[Instructions for the task]:
Start at the line containing "for i in range(len(places)", stop at the line containing "bpy.context.scene.collection.objects.link(empty)", and set down every line in that stretch exactly as written, and nothing else.

[Data]:

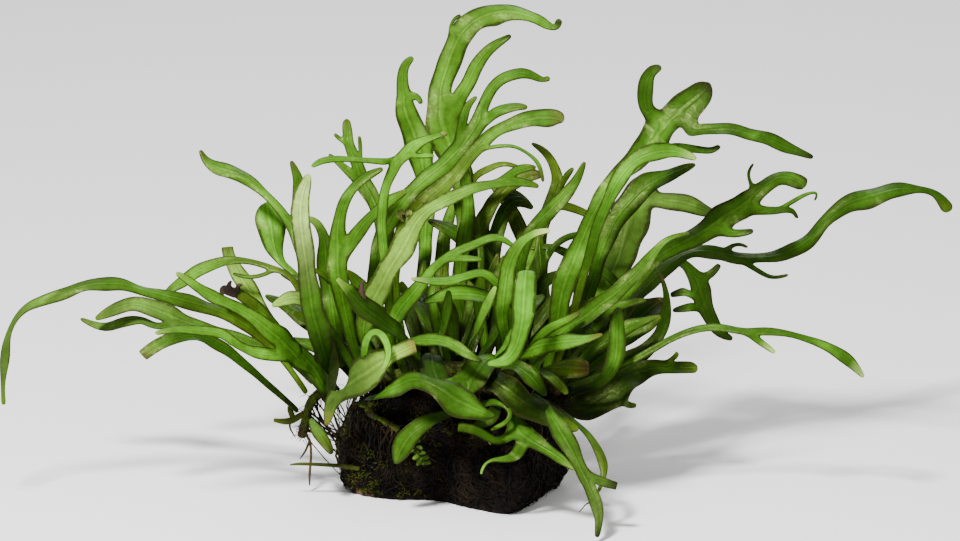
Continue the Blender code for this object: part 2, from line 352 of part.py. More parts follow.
        (-15, 42.4, -15, 1.2), (-17, 49, -30, 2.2), (-19, 50, -48, 3.2), (-21, 44, -66, 3.0),
        (-23, 35, -80, 1.8), (-24, 30, -86, 0.7)], (
            Leaf([(-19.5, 48, -54, 1.7), (-29, 42, -66, 2.0), (-33, 36, -76, 0.8)]),)),
    "frond_back_middle": Leaf([
        (0, 43.2, -15, 1.2), (1, 55, -32, 2.2), (2, 64, -52, 3.2), (3, 63, -72, 3.0),
        (4, 56, -88, 1.8), (4.5, 51, -94, 0.7)], (
            Leaf([(2.4, 64, -58, 1.6), (12, 60, -68, 2.0), (17, 55, -80, 0.8)]),)),
    "frond_back_right": Leaf([
        (22, 41, -14, 1.2), (30, 53, -30, 2.4), (37, 59, -50, 3.2), (43, 57, -68, 2.8),
        (47, 50, -82, 1.6), (48, 46, -88, 0.7)]),
    "frond_back_right_low": Leaf([
        (28.5, 38, -13, 1.2), (38, 42, -30, 2.2), (46, 42, -46, 2.8), (53, 37, -60, 2.0),
        (57, 32, -68, 0.7)]),
}

LEAF_COLOURS = {
    "pale": (0.33, 0.45, 0.17),
    "bright": (0.28, 0.47, 0.02),
    "middle": (0.12, 0.27, 0.02),
    "dark": (0.03, 0.09, 0.01),
}
WOOD_COLOUR = (0.05, 0.03, 0.018)
RHIZOME_COLOUR = (0.10, 0.11, 0.02)
LEAF_ROUGHNESS = 0.4
WOOD_ROUGHNESS = 0.8
RHIZOME_ROUGHNESS = 0.6


# ------------------------------------------------------------------------ the tools

def board(across, up, toward):
    """A place on the leaning board, mm, as a point in metres."""
    return (across * ACROSS + up * UP + toward * TOWARD) * MM


def blend(a, b, share):
    """The row of numbers that lies a share of the way from a to b."""
    return tuple(x + (y - x) * share for x, y in zip(a, b))


def smooth(points, steps=SPAN_STEPS, closed=False):
    """A dense row along the smooth (Catmull-Rom) curve through the points."""
    last = len(points) - 1
    dense = []
    for i in range(len(points) if closed else last):
        if closed:
            p0, p1, p2, p3 = (points[(i + k) % len(points)] for k in (-1, 0, 1, 2))
        else:
            p0, p1, p2, p3 = (points[min(max(i + k, 0), last)] for k in (-1, 0, 1, 2))
        for step in range(steps):
            t = step / steps
            dense.append(tuple(
                0.5 * (2 * b + (c - a) * t + (2 * a - 5 * b + 4 * c - d) * t * t
                       + (3 * b - a - 3 * c + d) * t ** 3)
                for a, b, c, d in zip(p0, p1, p2, p3)))
    if not closed:
        dense.append(tuple(points[-1]))
    return dense


class Axis:
    """The smooth axis of a strap, read at any distance from its base (mm)."""

    def __init__(self, points):
        """Measures the curve through (across, up, toward, half-width) points."""
        self.rows = smooth(points)
        self.places = [Vector(row[:3]) for row in self.rows]
        self.distances = [0.0]
        for a, b in zip(self.places, self.places[1:]):
            self.distances.append(self.distances[-1] + (b - a).length)
        self.length = self.distances[-1]
        self.marks = self.distances[::SPAN_STEPS]

    def row(self, distance):
        """across, up, toward and half-width at a distance."""
        for i in range(len(self.distances) - 1):
            if distance <= self.distances[i + 1]:
                span = self.distances[i + 1] - self.distances[i]
                return blend(self.rows[i], self.rows[i + 1], (distance - self.distances[i]) / span)
        return self.rows[-1]

    def tangent(self, distance):
        """The direction of growth at a distance, in the part's frame."""
        ahead = board(*self.row(min(distance + 1, self.length))[:3])
        behind = board(*self.row(max(distance - 1, 0))[:3])
        return (ahead - behind).normalized()

    def nearest(self, place):
        """The distance along the axis of its point nearest to a place."""
        gaps = [(p - place).length for p in self.places]
        return self.distances[gaps.index(min(gaps))]


def new_object(name, vertices, faces, colour, roughness):
    """A smooth-shaded object with its own material."""
    mesh = bpy.data.meshes.new(name)
    mesh.from_pydata(vertices, [], faces)
    mesh.validate()
    mesh.shade_smooth()
    material = bpy.data.materials.new(name)
    material.use_nodes = True
    shader = material.node_tree.nodes["Principled BSDF"]
    shader.inputs["Base Color"].default_value = (*colour, 1)
    shader.inputs["Roughness"].default_value = roughness
    shader.inputs["Metallic"].default_value = 0
    mesh.materials.append(material)
    made = bpy.data.objects.new(name, mesh)
    bpy.context.collection.objects.link(made)
    return made


# ------------------------------------------------------------------------ the straps

class Strap:
    """One leaf as a closed quad mesh: rings of four corners, lobes drawn from the rim.

    A ring's corners go round it as left-front, right-front, right-back, left-back.
    """

    def __init__(self, leaf):
        """Grows the whole leaf."""
        self.vertices = []
        self.faces = []
        axis = Axis(leaf.axis)
        self.grow(axis, leaf.lobes, None, 0.0, FACE)

    def ring(self, axis, distance, face, side_before, before):
        """Adds one ring; returns its corners' numbers, its side direction and its face.

        It turns no further than MOST_TWIST from the side before it, and each of its corners
        lies ahead of the same corner of the ring before it, so that no bend folds over.
        """
        across, up, toward, half_width = axis.row(distance)
        tangent = axis.tangent(distance)
        side = tangent.cross(face)
        if side.length < LEAST_SIDE and side_before is not None:
            side = side_before - tangent * side_before.dot(tangent)
        side.normalize()
        if side_before is not None:
            if side.dot(side_before) < 0:
                side = -side
                face = -face
            carried = (side_before - tangent * side_before.dot(tangent)).normalized()
            twist = carried.angle(side)
            if twist > MOST_TWIST:
                side = carried.slerp(side, MOST_TWIST / twist)
        normal = side.cross(tangent)
        seen = max(math.sqrt(1 - side.dot(TOWARD) ** 2), LEAST_SEEN)
        half_width = max(half_width, LEAST_HALF_WIDTH) / seen
        stalk = min(max(2 - half_width, 0), 1)
        thickness = BLADE_THICKNESS + (STIPE_THICKNESS - BLADE_THICKNESS) * stalk
        centre = board(across, up, toward)
        out = side * half_width * MM
        lift = normal * thickness / 2 * MM
        corners = [centre - out + lift, centre + out + lift, centre + out - lift, centre - out - lift]
        if before is not None:
            for k, old in enumerate(before):
                gain = (corners[k] - self.vertices[old]).dot(tangent)
                corners[k] += tangent * max(LEAST_GAIN * MM - gain, 0)
        start = len(self.vertices)
        self.vertices += corners
        return [start, start + 1, start + 2, start + 3], side, face

    def forks(self, axis, lobes):
        """For each lobe: the two distances of its root on the parent's rim, and its own axis."""
        found = []
        for lobe in lobes:
            root = axis.row(axis.nearest(Vector(lobe.axis[0][:3])))
            own = Axis([(*root[:3], lobe.axis[0][3]), *lobe.axis[1:]])
            for place, row, at in zip(own.places, own.rows, own.distances):
                near = axis.nearest(place)
                away = (place - Vector(axis.row(near)[:3])).length
                if away >= axis.row(near)[3] + row[3] + CLEAR_OF_PARENT:
                    break
            cosine = own.tangent(at).dot(axis.tangent(near))
            sine = max(math.sqrt(1 - cosine ** 2), LEAST_FORK_SINE)
            middle = near - (row[3] + CLEAR_OF_PARENT) * cosine / sine
            reach = max(row[3] / sine, LEAST_STEP / 2)
            to_lobe = board(*row[:3]) - board(*axis.row(near)[:3])
            found.append([middle - reach, middle + reach, own, at, lobe.lobes, to_lobe])
        found.sort(key=lambda fork: fork[0])
        for before, fork in zip(found, found[1:]):
            if fork[0] < before[1] + LEAST_STEP:
                shift = before[1] + (LEAST_STEP if fork[0] > before[1] else 0) - fork[0]
                fork[0] += shift
                fork[1] += shift
        return found

    def grow(self, axis, lobes, root_ring, start, face):
        """Rings from a distance to the tip, joined to a root ring or closed at the base."""
        forks = self.forks(axis, lobes)
        fixed = [distance for fork in forks for distance in fork[:2]]
        plain = [mark for mark in axis.marks if mark > start + LEAST_STEP
                 and all(mark < low - LEAST_STEP or mark > high + LEAST_STEP
                         for low, high, *_ in forks)]
        if not plain or plain[-1] < axis.length:
            plain.append(axis.length)
        distances = sorted(set([start, *plain, *fixed]))
        side = None
        if root_ring is not None:
            side = self.vertices[root_ring[1]] - self.vertices[root_ring[0]]
            if axis.tangent(start).cross(face).dot(side) < 0:
                side = None
        before = root_ring
        rings = {}
        for distance in distances:
            ring, side, face = self.ring(axis, distance, face, side, before)
            rings[distance] = (ring, side, face)
            if before is None:
                self.faces.append((ring[3], ring[2], ring[1], ring[0]))
            else:
                self.join(before, ring, self.open_side(forks, rings, distance))
            before = ring
        self.faces.append((before[0], before[1], before[2], before[3]))
        for low, high, own, at, own_lobes, to_lobe in forks:
            first, side_at, face_at = rings[low]
            second = rings[high][0]
            if to_lobe.dot(side_at) > 0:
                root = [second[1], first[1], first[2], second[2]]
            else:
                root = [first[0], second[0], second[3], first[3]]
            self.grow(own, own_lobes, root, at, face_at)

    def open_side(self, forks, rings, distance):
        """'left' or 'right' where the stretch that ends here is a lobe's root, else None."""
        for low, high, _, _, _, to_lobe in forks:
            if high == distance:
                return "right" if to_lobe.dot(rings[low][1]) > 0 else "left"
        return None

    def join(self, a, b, opening):
        """The four sides between two rings, less the one that a lobe grows from.

        Front and back are cut along the same diagonal, so that they stay apart in a twist.
        """
        self.faces += [(a[0], a[1], b[1]), (a[0], b[1], b[0])]
        self.faces += [(a[2], a[3], b[2]), (a[3], b[3], b[2])]
        if opening != "right":
            self.faces.append((a[1], a[2], b[2], b[1]))
        if opening != "left":
            self.faces.append((a[3], a[0], b[0], b[3]))


def leaf_colour(name):
    """The plain colour of a frond, from its name."""
    for word in ("pale", "bright", "dark"):
        if word in name:
            return LEAF_COLOURS[word]
    return LEAF_COLOURS["middle"]


def make_frond(name, leaf):
    """One frond with its lobes."""
    strap = Strap(leaf)
    new_object(name, strap.vertices, strap.faces, leaf_colour(name), LEAF_ROUGHNESS)


# ------------------------------------------------------------- the wood and its stems

def make_wood():
    """The lump: a stack of outlines with a flat underside."""
    outline = smooth(WOOD_OUTLINE, WOOD_POINTS_AROUND // len(WOOD_OUTLINE), closed=True)
    count = len(outline)
    vertices = []
    for height, grow_x, grow_y, shift_x, shift_y in WOOD_LEVELS:
        for i, (x, y) in enumerate(outline):
            knot = 1 + (WOOD_KNOT * math.sin(WOOD_KNOTS_APART * i + height) if height > 0 else 0)
            place = Vector((x * grow_x * knot + shift_x, y * grow_y * knot + shift_y, height))
            vertices.append(place * MM)
    faces = [tuple(reversed(range(count)))]
    for level in range(len(WOOD_LEVELS) - 1):
        for i in range(count):
            j = (i + 1) % count
            low = level * count
            faces.append((low + i, low + j, low + count + j, low + count + i))
    top = (len(WOOD_LEVELS) - 1) * count
    faces.append(tuple(range(top, top + count)))
    return new_object("driftwood", vertices, faces, WOOD_COLOUR, WOOD_ROUGHNESS)


def make_rhizome(name, radius, points):
    """A creeping stem: a round tube with narrowed ends along a smooth axis."""
    rows = smooth(points, 2)
    places = [board(*row) for row in rows]
    vertices = []
    for i, place in enumerate(places):
        ahead = places[min(i + 1, len(places) - 1)]
        behind = places[max(i - 1, 0)]
        tangent = (ahead - behind).normalized()
        side = tangent.cross(FACE).normalized()
        normal = side.cross(tangent)
        end = i in (0, len(places) - 1)
        here = radius * (RHIZOME_END if end else 1.0) * MM
        for k in range(RHIZOME_SIDES):
            turn = 2 * math.pi * k / RHIZOME_SIDES
            vertices.append(place + (side * math.cos(turn) + normal * math.sin(turn)) * here)
    count = RHIZOME_SIDES
    faces = [tuple(range(count))]
    for i in range(len(places) - 1):
        for k in range(count):
            n = (k + 1) % count
            low = i * count
            faces.append((low + n, low + k, low + count + k, low + count + n))
    top = (len(places) - 1) * count
    faces.append(tuple(reversed(range(top, top + count))))
    return new_object(name, vertices, faces, RHIZOME_COLOUR, RHIZOME_ROUGHNESS)


def clear_scene():
    """Removes whatever the scene holds."""
    for old in list(bpy.data.objects):
        bpy.data.objects.remove(old, do_unlink=True)


clear_scene()
make_wood()
for rhizome, (radius, points) in RHIZOMES.items():
    make_rhizome(rhizome, radius, points)
for frond, leaf in FRONDS.items():
    make_frond(frond, leaf)
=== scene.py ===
"""The looks of the java fern on driftwood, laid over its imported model.

Frame: metres, +Z up, the origin at the middle of the wood's flat underside, +X along the
plant's long side, -Y towards the front. The fronds are drawn as on a board that leans back
by LEAN: a point is (across, up, toward) in millimetres, and a point on a leaf's axis also
has the half-width of the blade there. Every frond keeps the axis of the node it stands for,
apart from the curls at two tips.
"""
import math
import random
from collections import namedtuple

import bpy
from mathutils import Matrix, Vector, noise
from mathutils.bvhtree import BVHTree


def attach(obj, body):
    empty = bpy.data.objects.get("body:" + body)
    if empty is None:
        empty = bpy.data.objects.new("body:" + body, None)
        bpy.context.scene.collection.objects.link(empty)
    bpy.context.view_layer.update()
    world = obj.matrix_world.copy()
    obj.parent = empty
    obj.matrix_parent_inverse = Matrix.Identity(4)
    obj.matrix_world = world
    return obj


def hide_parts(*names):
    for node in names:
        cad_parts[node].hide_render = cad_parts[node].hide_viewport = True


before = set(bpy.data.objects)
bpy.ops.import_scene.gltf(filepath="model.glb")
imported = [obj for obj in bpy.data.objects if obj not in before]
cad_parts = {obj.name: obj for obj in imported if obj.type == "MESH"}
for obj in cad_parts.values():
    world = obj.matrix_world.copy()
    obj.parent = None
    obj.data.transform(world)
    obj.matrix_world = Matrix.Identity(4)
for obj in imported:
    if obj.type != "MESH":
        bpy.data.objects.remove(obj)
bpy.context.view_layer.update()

MM = 0.001
LEAN = math.radians(15)             # of the board that the fronds are drawn on
ACROSS = Vector((1, 0, 0))
UP = Vector((0, math.sin(LEAN), math.cos(LEAN)))
TOWARD = Vector((0, -math.cos(LEAN), math.sin(LEAN)))
FACE_TILT = math.radians(30)        # blades turn their faces up from the board by this
FACE = math.cos(FACE_TILT) * TOWARD + math.sin(FACE_TILT) * UP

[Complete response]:
    for i in range(len(places) - 1):
        for k in range(count):
            n = (k + 1) % count
            low = i * count
            faces.append((low + n, low + k, low + count + k, low + count + n))
    top = (len(places) - 1) * count
    faces.append(tuple(reversed(range(top, top + count))))
    return new_object(name, vertices, faces, RHIZOME_COLOUR, RHIZOME_ROUGHNESS)


def clear_scene():
    """Removes whatever the scene holds."""
    for old in list(bpy.data.objects):
        bpy.data.objects.remove(old, do_unlink=True)


clear_scene()
make_wood()
for rhizome, (radius, points) in RHIZOMES.items():
    make_rhizome(rhizome, radius, points)
for frond, leaf in FRONDS.items():
    make_frond(frond, leaf)
=== scene.py ===
"""The looks of the java fern on driftwood, laid over its imported model.

Frame: metres, +Z up, the origin at the middle of the wood's flat underside, +X along the
plant's long side, -Y towards the front. The fronds are drawn as on a board that leans back
by LEAN: a point is (across, up, toward) in millimetres, and a point on a leaf's axis also
has the half-width of the blade there. Every frond keeps the axis of the node it stands for,
apart from the curls at two tips.
"""
import math
import random
from collections import namedtuple

import bpy
from mathutils import Matrix, Vector, noise
from mathutils.bvhtree import BVHTree


def attach(obj, body):
    empty = bpy.data.objects.get("body:" + body)
    if empty is None:
        empty = bpy.data.objects.new("body:" + body, None)
        bpy.context.scene.collection.objects.link(empty)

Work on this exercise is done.